2025年3月12日水曜日

王明道と器の立て上げ

 私は18歳の時に救われ、即座に献身しました。その時口にした言葉は「遅すぎだ」というものでした。それを聞いた牧師は、半ば笑って「そんなことないよ」と言うのです。私としては、確かに短い18年間ではありますが、それなりに傷つくこともあり、もっと早く主を知っていれば人生また違ったものであったろうに、という思いがありました。それで、前述の言葉となった訳です。

 それから41年になります。あっという間にこれだけの年月がたちました。主の奉仕にも少しずつ携わらせていただき、さまざまな訓練もありました。顧みるに、その中で一番大きな大切な訓練は「待たされる」ということであったと思います。

 イエスさまは、公生涯に入るまで、30年の間両親に仕え従ってこられました。アブラハムが召命を受けたのは75歳でした。モーセは、イテロの下で40年間訓練を受けました。ヨセフは17歳から奴隷に売られ、長い年月を経てパロ(ファラオ)の前に立ちました。大きな働きを任される前には、例外なく待たされる、試される、という訓練を通るようです。神さまは私たちの人生を、私たちの思うようには見ていません。長い訓練を許し、ある日突然といった形で本格的な召しに立たせられるのです。ヨセフはその良い例でしょう。

 そして、待たされているその訓練は、後の本格的な働きの準備となっていることが多いです。神さまのなさることに無駄はありません。神さまとの個人的な交わりを深めるために、さまざまな訓練が私たちに許されるのです。

 ここで、中国の牧師、王明道(ワン・ミンタオ)のことをお話ししましょう。1950年代,三自愛国教会(中国政府が管理する共産党キリスト教会)に加わらない数千名の指導者が次々と逮捕され労働改造所に送られました。王明道は、三自愛国運動への参加をきっぱりと拒否したので、1955年に逮捕。収監されました。しかし、56年には自己批判書の声明を出し保釈されました。しかし、深く心の痛みを覚え、「私はユダだ、裏切り者だ」と、昼夜町を狂ったように徘徊する彼がいました。そして一月後、彼はその声明書を否定し、再逮捕されました。ここから合計23年の牢獄生活を送るようになります。こんなこと人間に耐え得るのでしょうか。人生のもっとも良い働き盛りを牢獄で過ごすなんて、私なら人生をのろいます。

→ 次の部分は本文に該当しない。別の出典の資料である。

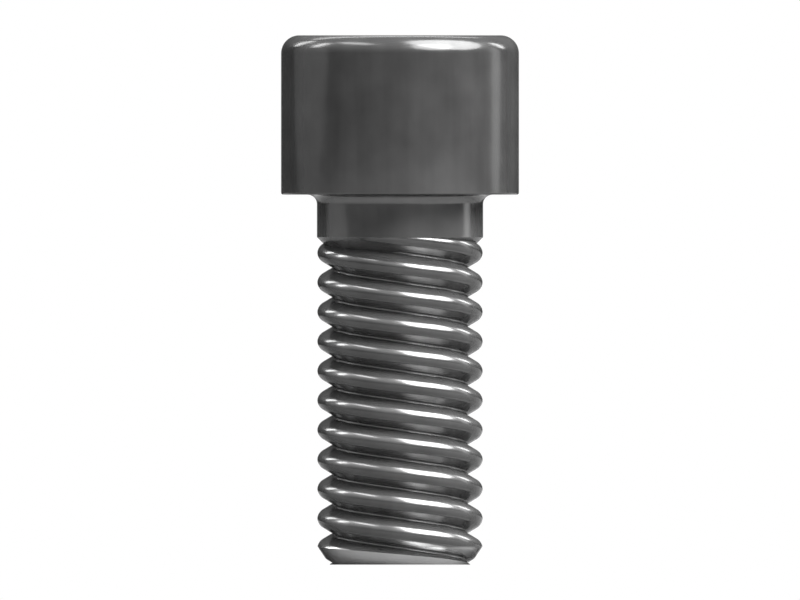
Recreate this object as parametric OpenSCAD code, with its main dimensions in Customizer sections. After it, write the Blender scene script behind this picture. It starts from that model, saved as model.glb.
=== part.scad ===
// Socket head cap screw with a 5/16 in thread of 18 ridges to the inch, left-hand and two-start.
// It is one solid about the axis Z: the tip stands on z = 0, the head is on top,
// and the origin is the middle of the flat end of the tip.

/* [Head] */
// Diameter of the cylindrical head
head_d = 11.37; // [10.4:0.01:14]
// Height of the head above its bearing face
head_h = 7.62; // [7:0.01:10]
// Radius that rounds the top edge of the head
head_edge_r = 0.86; // [0.2:0.01:1.1]
// Bevel on the lower edge of the head
head_bevel = 0.1; // [0.05:0.01:0.3]

/* [Socket] */
// Width of the hexagonal socket across its flats
socket_af = 6.35; // [5:0.01:6.6]
// Depth of the socket's flats below the top of the head
socket_depth = 4.3; // [3.5:0.01:4.6]
// How far the bevel at the socket's mouth reaches past the socket's corners
socket_mouth = 0.13; // [0.05:0.01:0.3]
// Width of the flat ledge between the socket's flats and the cone at its bottom
socket_ledge = 0.08; // [0.05:0.01:0.2]
// Included angle of the cone that closes the socket
socket_point_angle = 120; // [110:1:150]

/* [Shank] */
// Length from the bearing face to the end of the tip
shank_l = 17.69; // [12:0.01:40]
// Diameter of the plain shank under the head
shank_d = 7.94; // [7.92:0.01:8.4]
// Length of the plain shank, from the bearing face to the thread
plain_l = 2.03; // [1.6:0.01:6]
// Radius of the fillet between the shank and the bearing face
fillet_r = 0.45; // [0.2:0.01:0.6]

/* [Thread] */
// Diameter over the crests of the thread
thread_d = 7.9; // [7:0.01:7.91]
// Distance from one crest to the next
pitch = 1.411; // [1:0.001:1.5]
// Number of ridges that run side by side
start_count = 2; // [1:1:2]
// Hand of the thread
hand = "left"; // [left, right]
// Angle between the two flanks of a ridge
thread_angle = 60; // [55:1:60]
// Radius that rounds each crest
crest_r = 0.42; // [0.05:0.01:0.5]
// Radius that rounds each root
root_r = 0.1; // [0.05:0.01:0.2]
// Height of the cone in which the thread fades into the plain shank
runout_h = 1; // [0.5:0.05:2]
// Angle about the axis at which a crest leaves the tip
thread_turn = 102; // [0:1:359]

/* [Tip] */
// Height of the bevel at the tip
tip_h = 0.88; // [0.5:0.01:1.5]
// How far the bevel at the tip cuts in from the crests
tip_in = 0.59; // [0.3:0.01:0.8]

/* [Resolution] */
// Straight steps in one turn of the thread
turn_steps = 36; // [24:4:48]
// Straight steps across each rounded crest
crest_steps = 4; // [1:1:5]
// Straight steps down each side of a rounded root
root_steps = 2; // [1:1:4]

/* [Hidden] */
$fn = 96;
// Extra reach of a cutter past the surface that it cuts
past = 0.1;
top_z = shank_l + head_h;
head_r = head_d / 2;
shank_r = shank_d / 2;
thread_r = thread_d / 2;
tip_r = thread_r - tip_in;
thread_top = shank_l - plain_l;
socket_corner_r = socket_af / 2 / cos(30);
lead = pitch * start_count;
// Two flanks would meet in a sharp crest, and the next two in a sharp root
flank = thread_angle / 2;
crest_centre = thread_r - crest_r;
sharp_crest = crest_centre + crest_r / sin(flank);
sharp_root = sharp_crest - pitch / 2 / tan(flank);
root_centre = sharp_root + root_r / sin(flank);
core_r = root_centre - root_r;
// A ridge's upper side as [radius, height over its middle], from its foot to its crest
root_arc = [for (i = [1 : root_steps])
    let (a = (90 - flank) * i / root_steps)
    [root_centre - root_r * cos(a), pitch / 2 - root_r * sin(a)]];
upper_side = concat([[core_r - past, root_arc[0][1]]], root_arc);
crest_arc = [for (i = [0 : crest_steps])
    let (a = (90 - flank) * (1 - 2 * i / crest_steps))
    [crest_centre + crest_r * cos(a), crest_r * sin(a)]];
lower_side = [for (i = [len(upper_side) - 1 : -1 : 0])
    [upper_side[i][0], -upper_side[i][1]]];
section = concat(upper_side, crest_arc, lower_side);
// A ridge starts clear below the tip and ends inside the plain shank
first_turn = -pitch / lead;
last_turn = (thread_top + pitch / 2 + past) / lead;
rings = ceil((last_turn - first_turn) * turn_steps);

// A point of the section, carried round the helix for t turns
function on_helix(p, t) =
    [p[0] * cos(360 * t), p[0] * sin(360 * t), lead * t + p[1]];

// Head, plain shank and the core of the thread, as the outline that turns about Z
module blank_outline() {
    difference() {
        union() {
            translate([0, shank_l])
                polygon([[0, 0], [head_r - head_bevel, 0], [head_r, head_bevel],
                    [head_r, head_h], [0, head_h]]);
            translate([0, thread_top])
                square([shank_r, plain_l]);
            translate([0, thread_top - runout_h])
                polygon([[0, 0], [core_r - past, 0], [shank_r, runout_h], [0, runout_h]]);
            translate([0, -pitch])
                square([core_r, thread_top + pitch]);
            translate([shank_r, shank_l - fillet_r])
                difference() {
                    square(fillet_r);
                    translate([fillet_r, 0])
                        circle(r = fillet_r);
                }
        }
        translate([head_r - head_edge_r, top_z - head_edge_r])
            difference() {
                square(head_edge_r + past);
                circle(r = head_edge_r);
            }
    }
}

// One helical ridge of the thread, its foot sunk in the core
module ridge() {
    sides = len(section);
    points = [for (i = [0 : rings], p = section)
        on_helix(p, first_turn + (last_turn - first_turn) * i / rings)];
    walls = [for (i = [0 : rings - 1], j = [0 : sides - 1])
        let (k = (j + 1) % sides, a = i * sides, b = a + sides)
        each [[a + j, b + j, b + k], [a + j, b + k, a + k]]];
    ends = [[for (j = [0 : sides - 1]) j],
        [for (j = [0 : sides - 1]) (rings + 1) * sides - 1 - j]];
    polyhedron(points, concat(walls, ends));
}

module thread() {
    rotate([0, 0, thread_turn])
        mirror([0, hand == "left" ? 1 : 0, 0])
            for (n = [1 : start_count])
                rotate([0, 0, 360 * n / start_count])
                    ridge();
}

// The hexagonal socket with its bevelled mouth and the cone at its bottom
module socket() {
    mouth_r = socket_corner_r + socket_mouth;
    point_r = socket_af / 2 - socket_ledge;
    point_h = point_r / tan(socket_point_angle / 2);
    translate([0, 0, top_z - socket_depth])
        cylinder(r = socket_corner_r, h = socket_depth + past, $fn = 6);
    translate([0, 0, top_z - mouth_r])
        cylinder(r1 = 0, r2 = mouth_r + past, h = mouth_r + past);
    translate([0, 0, top_z - socket_depth])
        rotate_extrude()
            polygon([[0, -point_h], [point_r, 0], [point_r, past], [0, past]]);
}

// All that the tool takes off the tip: the bevel, and the rod below z = 0
module tip_waste() {
    out = 1;
    rotate_extrude()
        polygon([[0, -2 * pitch], [thread_r + out, -2 * pitch],
            [thread_r + out, tip_h * (tip_in + out) / tip_in], [tip_r, 0], [0, 0]]);
}

module cap_screw() {
    color("#4a4b4d")
        difference() {
            union() {
                rotate_extrude()
                    blank_outline();
                thread();
            }
            socket();
            tip_waste();
        }
}

cap_screw();
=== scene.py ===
# %% [markdown]
# A socket head cap screw, made in Blender around its CAD solid.
# The real screw is one piece of alloy steel: a cylindrical head with a hexagonal socket is forged on
# the end of a wire, the shank is rolled between dies that press the thread into it, and the whole
# piece is hardened and blackened. The CAD model fixes its sizes, so every step here starts from them.

# %% Load the frame
import math

import bpy
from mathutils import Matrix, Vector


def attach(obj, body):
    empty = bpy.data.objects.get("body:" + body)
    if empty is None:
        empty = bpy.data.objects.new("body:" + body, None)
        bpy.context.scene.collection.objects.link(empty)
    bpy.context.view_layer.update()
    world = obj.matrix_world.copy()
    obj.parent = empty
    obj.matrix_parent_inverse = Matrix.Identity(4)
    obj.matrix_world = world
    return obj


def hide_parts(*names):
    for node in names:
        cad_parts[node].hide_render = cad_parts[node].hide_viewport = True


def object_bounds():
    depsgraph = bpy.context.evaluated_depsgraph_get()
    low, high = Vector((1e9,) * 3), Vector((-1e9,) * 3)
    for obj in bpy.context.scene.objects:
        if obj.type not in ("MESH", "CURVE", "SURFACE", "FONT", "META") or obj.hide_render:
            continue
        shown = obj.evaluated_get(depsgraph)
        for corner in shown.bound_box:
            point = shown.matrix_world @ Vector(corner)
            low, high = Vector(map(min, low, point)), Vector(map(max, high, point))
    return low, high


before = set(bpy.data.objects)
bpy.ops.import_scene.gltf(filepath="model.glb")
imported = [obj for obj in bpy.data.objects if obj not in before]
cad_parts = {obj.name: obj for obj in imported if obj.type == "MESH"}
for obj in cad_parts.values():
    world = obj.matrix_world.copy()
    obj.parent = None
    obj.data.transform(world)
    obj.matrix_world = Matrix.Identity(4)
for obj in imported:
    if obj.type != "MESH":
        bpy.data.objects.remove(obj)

cad_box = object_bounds()
(_, _, low), (_, _, top) = cad_box
MM = 0.001
print("CAD box in mm:", [[round(c / MM, 3) for c in corner] for corner in cad_box])

# %% [markdown]
# The sizes of a screw hang together: the head stands on the shank, the thread is cut into the shank,
# and the socket is sunk in the head. They are set down once here, in metres, and everything else is
# worked out from them. The thread is 5/16 inch across, with 18 ridges to the inch. It is left-hand, so
# its ridges fall to the right, and two-start: two ridges run side by side, each rising by two
# pitches in a turn.

# %% Sizes of the screw
HEAD_R = 5.685 * MM
HEAD_H = 7.62 * MM
HEAD_EDGE_R = 0.86 * MM
HEAD_BEVEL = 0.1 * MM
BEARING_Z = top - HEAD_H
SHANK_R = 3.97 * MM
PLAIN_L = 2.03 * MM
FILLET_R = 0.45 * MM
SOCKET_AF = 6.35 * MM
SOCKET_DEPTH = 4.3 * MM
SOCKET_MOUTH = 0.13 * MM
SOCKET_LEDGE = 0.08 * MM
SOCKET_POINT_ANGLE = math.radians(120)
THREAD_R = 3.95 * MM
PITCH = 1.411 * MM
STARTS = 2
HAND = -1
THREAD_TURN = math.radians(102)
FLANK = math.radians(30)
CREST_R = 0.42 * MM
ROOT_R = 0.1 * MM
TIP_H = 0.88 * MM
TIP_IN = 0.59 * MM
TIP_R = THREAD_R - TIP_IN
THREAD_TOP = BEARING_Z - PLAIN_L
print("length under the head in mm:", round((BEARING_Z - low) / MM, 3))

# %% [markdown]
# Blender's operators work on what is selected, so most steps select some points or faces by where
# they are, then call one operator, as a modeller would by hand. These helpers keep that short.

# %% Helpers for selecting and finishing
# Places that differ by less than this, in metres, count as one
NEAR = 1e-7


def start(name):
    """Name the piece that was just added, put its place into its mesh and go into edit mode."""
    piece = bpy.context.object
    piece.name = piece.data.name = name
    bpy.ops.object.transform_apply(location=True, rotation=False, scale=False)
    bpy.ops.object.mode_set(mode="EDIT")
    bpy.ops.mesh.select_mode(type="VERT")
    return piece


def pick(piece, wanted, kind="vertices"):
    """In edit mode, select only the points, edges or faces that the test wants."""
    bpy.ops.mesh.select_mode(type={"vertices": "VERT", "edges": "EDGE", "polygons": "FACE"}[kind])
    bpy.ops.mesh.select_all(action="DESELECT")
    bpy.ops.object.mode_set(mode="OBJECT")
    points = piece.data.vertices
    for part in getattr(piece.data, kind):
        corners = [part.index] if kind == "vertices" else part.vertices
        part.select = wanted([points[i].co for i in corners])
    bpy.ops.object.mode_set(mode="EDIT")


def at_height(z):
    """A test for parts that lie level at one height."""
    return lambda corners: all(abs(c.z - z) < NEAR for c in corners)


def at_radius(r, z):
    """A test for parts that lie on one circle about the axis."""
    return lambda corners: all(
        abs(c.z - z) < NEAR and abs(math.hypot(c.x, c.y) - r) < 10 * NEAR for c in corners)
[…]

 ところが、1974年に王明道から親戚に宛てた手紙が届きます。そこには、「私は空を飛ぶ雀のように自由です」。「私は素晴らしい人生の大学に入ったようなものです。私は実に多くのことを主から学びました」と書かれていました。一体何が起こっていたのでしょうか。王明道とともに収監されていたカトリックの医師は14年目の投獄で自ら命を絶ちました。いつになれば釈放されるのか分かっていれば、まだ忍べるかもしれません。しかし、無期限で牢獄で命を紡いでゆくのは、私ならとてもできないと思います。それを、「雀のように自由です」と語るなんて、主は彼に何をなされたのでしょう。

 今までの献身生活の中で、理不尽と思われるようなことが起こると、いつも語られる神のみことばがあります。それは、ペテロの手紙第一56節で「ですから、あなたがたは、神の力強い御手の下にへりくだりなさい。神が、ちょうど良い時に、あなたがたを高くしてくださるためです」ということばです。私は、このことばからはいつも「忍耐」を学びました。神の目から見て、ちょうど良い時というのがあるのです。その時までは、誰もが神の力強い御手の下にへりくだることを学ぶのです。イエスさまも、モーセも、ヨセフもみんな待たされました。

 王明道もまたこの道を行ったのです。それは、長いトンネルのようなものです。入ると真っ暗で、どこを走っているかわからず、出口が見えません。しかし、進んで行くうちにやがて光射し風そよぐ明るい世界に到達します。そして、トンネルというものは、2地点を結ぶ最短距離なのです。無為に過ごしたかに見える23年間が、実は神の前には、立て上げるための最短距離であったのです。

 聖書にはこのように書かれています。「あらゆる恵みに満ちた神、すなわち、あなたがたをキリストにあってその永遠の栄光の中に招き入れてくださった神ご自身が、あなたがたをしばらくの苦しみのあとで完全にし、堅く立たせ、強くし、不動の者としてくださいます」(ペテロの手紙第一510節)。すべては私たちの立て上げのために許されるのです。忍耐を働かせ、またすべての事を感謝しましょう。今の試練は、将来の働きのために、神が深いご計画をもって一人一人に許しておられるものなのです。